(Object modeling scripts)
* begin *
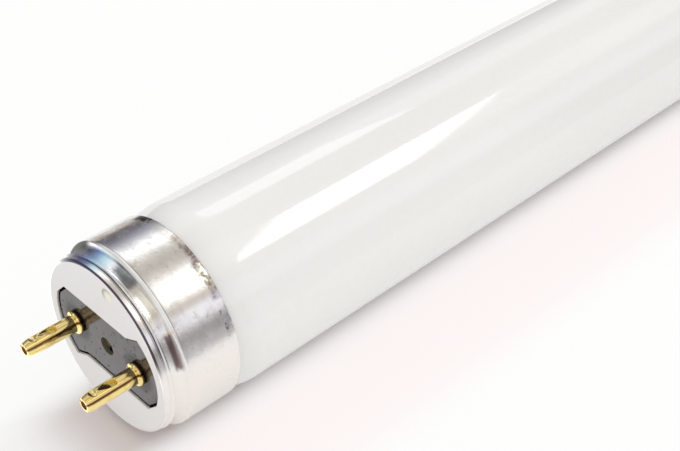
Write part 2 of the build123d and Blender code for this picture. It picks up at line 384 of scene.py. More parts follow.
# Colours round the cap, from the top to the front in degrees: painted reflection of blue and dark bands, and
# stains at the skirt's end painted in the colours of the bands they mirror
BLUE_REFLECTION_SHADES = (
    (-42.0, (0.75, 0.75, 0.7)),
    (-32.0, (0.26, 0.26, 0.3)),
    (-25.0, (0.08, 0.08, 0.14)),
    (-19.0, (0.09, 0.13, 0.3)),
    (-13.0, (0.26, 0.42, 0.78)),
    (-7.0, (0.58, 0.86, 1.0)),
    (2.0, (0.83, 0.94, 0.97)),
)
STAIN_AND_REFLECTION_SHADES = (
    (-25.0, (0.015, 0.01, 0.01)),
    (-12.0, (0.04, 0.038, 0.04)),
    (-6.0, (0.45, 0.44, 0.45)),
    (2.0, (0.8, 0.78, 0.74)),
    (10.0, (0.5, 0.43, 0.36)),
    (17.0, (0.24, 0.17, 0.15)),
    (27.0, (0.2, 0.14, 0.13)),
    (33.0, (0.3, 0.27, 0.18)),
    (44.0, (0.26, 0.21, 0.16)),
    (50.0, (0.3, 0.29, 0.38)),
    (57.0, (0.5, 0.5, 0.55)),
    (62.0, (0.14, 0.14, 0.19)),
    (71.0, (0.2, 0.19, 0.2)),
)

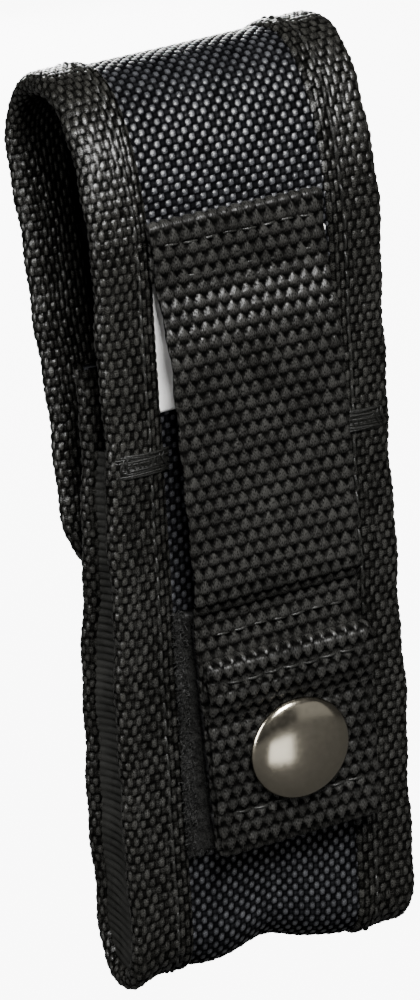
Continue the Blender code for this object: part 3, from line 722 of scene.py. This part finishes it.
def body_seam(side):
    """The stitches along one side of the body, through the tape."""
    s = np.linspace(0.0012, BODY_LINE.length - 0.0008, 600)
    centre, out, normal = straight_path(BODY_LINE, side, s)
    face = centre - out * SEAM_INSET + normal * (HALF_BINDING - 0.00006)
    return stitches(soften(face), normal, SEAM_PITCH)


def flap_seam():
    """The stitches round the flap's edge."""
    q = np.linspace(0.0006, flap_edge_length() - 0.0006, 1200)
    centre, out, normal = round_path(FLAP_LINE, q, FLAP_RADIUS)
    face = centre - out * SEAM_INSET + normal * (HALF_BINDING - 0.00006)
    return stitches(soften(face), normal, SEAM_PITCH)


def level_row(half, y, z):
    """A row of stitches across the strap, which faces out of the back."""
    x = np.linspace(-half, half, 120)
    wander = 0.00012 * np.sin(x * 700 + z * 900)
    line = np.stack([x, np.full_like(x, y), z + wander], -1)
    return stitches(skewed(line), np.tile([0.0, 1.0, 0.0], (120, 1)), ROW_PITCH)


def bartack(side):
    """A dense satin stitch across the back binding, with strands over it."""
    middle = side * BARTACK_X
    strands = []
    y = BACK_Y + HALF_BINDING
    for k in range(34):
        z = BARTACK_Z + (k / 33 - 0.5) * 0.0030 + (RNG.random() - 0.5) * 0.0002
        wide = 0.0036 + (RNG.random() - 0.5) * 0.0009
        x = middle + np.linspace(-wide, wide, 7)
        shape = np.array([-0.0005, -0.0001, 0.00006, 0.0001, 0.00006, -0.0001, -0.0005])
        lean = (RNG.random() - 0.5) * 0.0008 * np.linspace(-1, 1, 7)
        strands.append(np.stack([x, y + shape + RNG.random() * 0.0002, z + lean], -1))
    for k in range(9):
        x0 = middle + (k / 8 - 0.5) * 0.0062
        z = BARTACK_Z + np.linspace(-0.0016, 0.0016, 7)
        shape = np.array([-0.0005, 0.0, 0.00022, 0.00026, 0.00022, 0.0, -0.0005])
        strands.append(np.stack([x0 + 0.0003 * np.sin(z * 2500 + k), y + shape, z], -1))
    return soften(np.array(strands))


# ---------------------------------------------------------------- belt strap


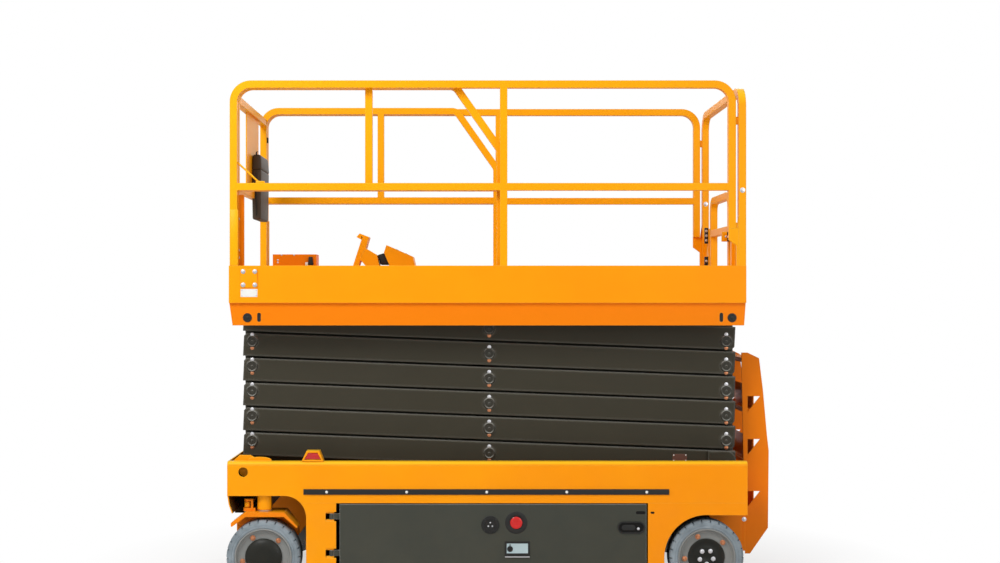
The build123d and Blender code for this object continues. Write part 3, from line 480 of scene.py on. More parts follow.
* end *
Give the entries once more, exactly as they appear.

● **RESPONSE BELOW**
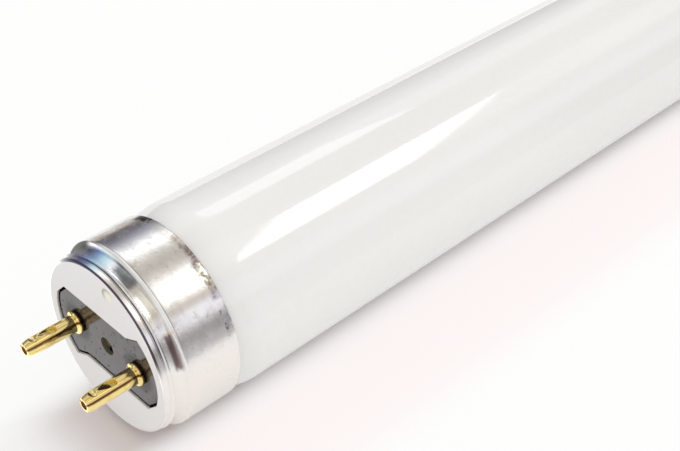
Write part 2 of the build123d and Blender code for this picture. It picks up at line 384 of scene.py. More parts follow.
# Colours round the cap, from the top to the front in degrees: painted reflection of blue and dark bands, and
# stains at the skirt's end painted in the colours of the bands they mirror
BLUE_REFLECTION_SHADES = (
    (-42.0, (0.75, 0.75, 0.7)),
    (-32.0, (0.26, 0.26, 0.3)),
    (-25.0, (0.08, 0.08, 0.14)),
    (-19.0, (0.09, 0.13, 0.3)),
    (-13.0, (0.26, 0.42, 0.78)),
    (-7.0, (0.58, 0.86, 1.0)),
    (2.0, (0.83, 0.94, 0.97)),
)
STAIN_AND_REFLECTION_SHADES = (
    (-25.0, (0.015, 0.01, 0.01)),
    (-12.0, (0.04, 0.038, 0.04)),
    (-6.0, (0.45, 0.44, 0.45)),
    (2.0, (0.8, 0.78, 0.74)),
    (10.0, (0.5, 0.43, 0.36)),
    (17.0, (0.24, 0.17, 0.15)),
    (27.0, (0.2, 0.14, 0.13)),
    (33.0, (0.3, 0.27, 0.18)),
    (44.0, (0.26, 0.21, 0.16)),
    (50.0, (0.3, 0.29, 0.38)),
    (57.0, (0.5, 0.5, 0.55)),
    (62.0, (0.14, 0.14, 0.19)),
    (71.0, (0.2, 0.19, 0.2)),
)

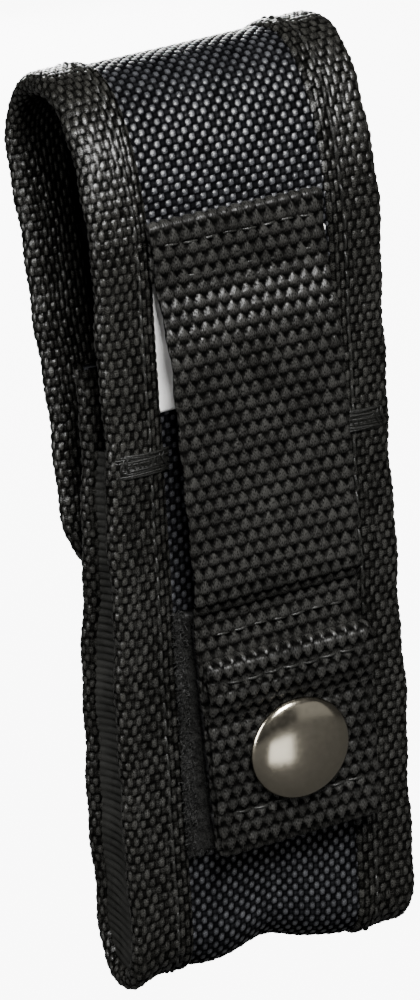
Continue the Blender code for this object: part 3, from line 722 of scene.py. This part finishes it.
def body_seam(side):
    """The stitches along one side of the body, through the tape."""
    s = np.linspace(0.0012, BODY_LINE.length - 0.0008, 600)
    centre, out, normal = straight_path(BODY_LINE, side, s)
    face = centre - out * SEAM_INSET + normal * (HALF_BINDING - 0.00006)
    return stitches(soften(face), normal, SEAM_PITCH)


def flap_seam():
    """The stitches round the flap's edge."""
    q = np.linspace(0.0006, flap_edge_length() - 0.0006, 1200)
    centre, out, normal = round_path(FLAP_LINE, q, FLAP_RADIUS)
    face = centre - out * SEAM_INSET + normal * (HALF_BINDING - 0.00006)
    return stitches(soften(face), normal, SEAM_PITCH)


def level_row(half, y, z):
    """A row of stitches across the strap, which faces out of the back."""
    x = np.linspace(-half, half, 120)
    wander = 0.00012 * np.sin(x * 700 + z * 900)
    line = np.stack([x, np.full_like(x, y), z + wander], -1)
    return stitches(skewed(line), np.tile([0.0, 1.0, 0.0], (120, 1)), ROW_PITCH)


def bartack(side):
    """A dense satin stitch across the back binding, with strands over it."""
    middle = side * BARTACK_X
    strands = []
    y = BACK_Y + HALF_BINDING
    for k in range(34):
        z = BARTACK_Z + (k / 33 - 0.5) * 0.0030 + (RNG.random() - 0.5) * 0.0002
        wide = 0.0036 + (RNG.random() - 0.5) * 0.0009
        x = middle + np.linspace(-wide, wide, 7)
        shape = np.array([-0.0005, -0.0001, 0.00006, 0.0001, 0.00006, -0.0001, -0.0005])
        lean = (RNG.random() - 0.5) * 0.0008 * np.linspace(-1, 1, 7)
        strands.append(np.stack([x, y + shape + RNG.random() * 0.0002, z + lean], -1))
    for k in range(9):
        x0 = middle + (k / 8 - 0.5) * 0.0062
        z = BARTACK_Z + np.linspace(-0.0016, 0.0016, 7)
        shape = np.array([-0.0005, 0.0, 0.00022, 0.00026, 0.00022, 0.0, -0.0005])
        strands.append(np.stack([x0 + 0.0003 * np.sin(z * 2500 + k), y + shape, z], -1))
    return soften(np.array(strands))


# ---------------------------------------------------------------- belt strap


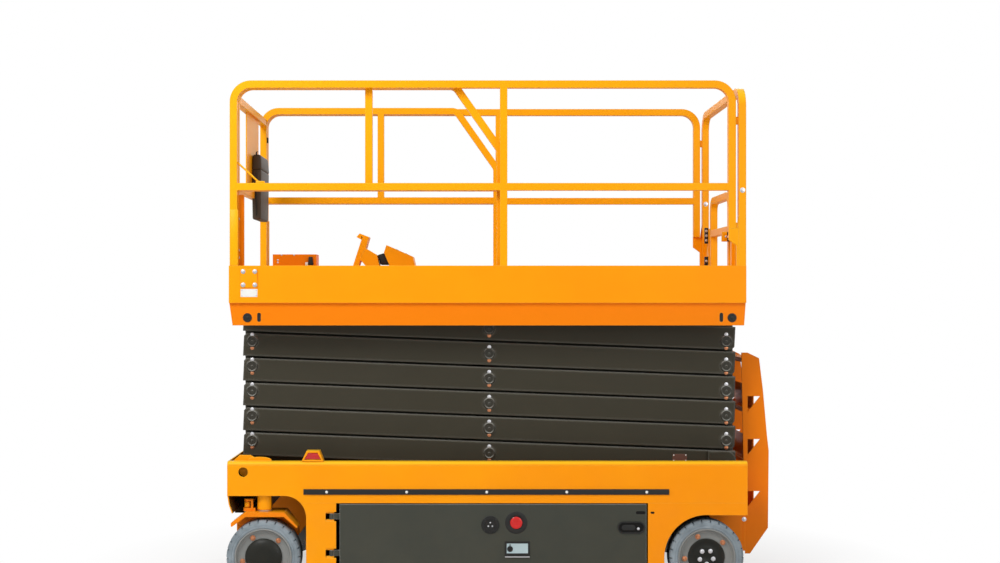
The build123d and Blender code for this object continues. Write part 3, from line 480 of scene.py on. More parts follow.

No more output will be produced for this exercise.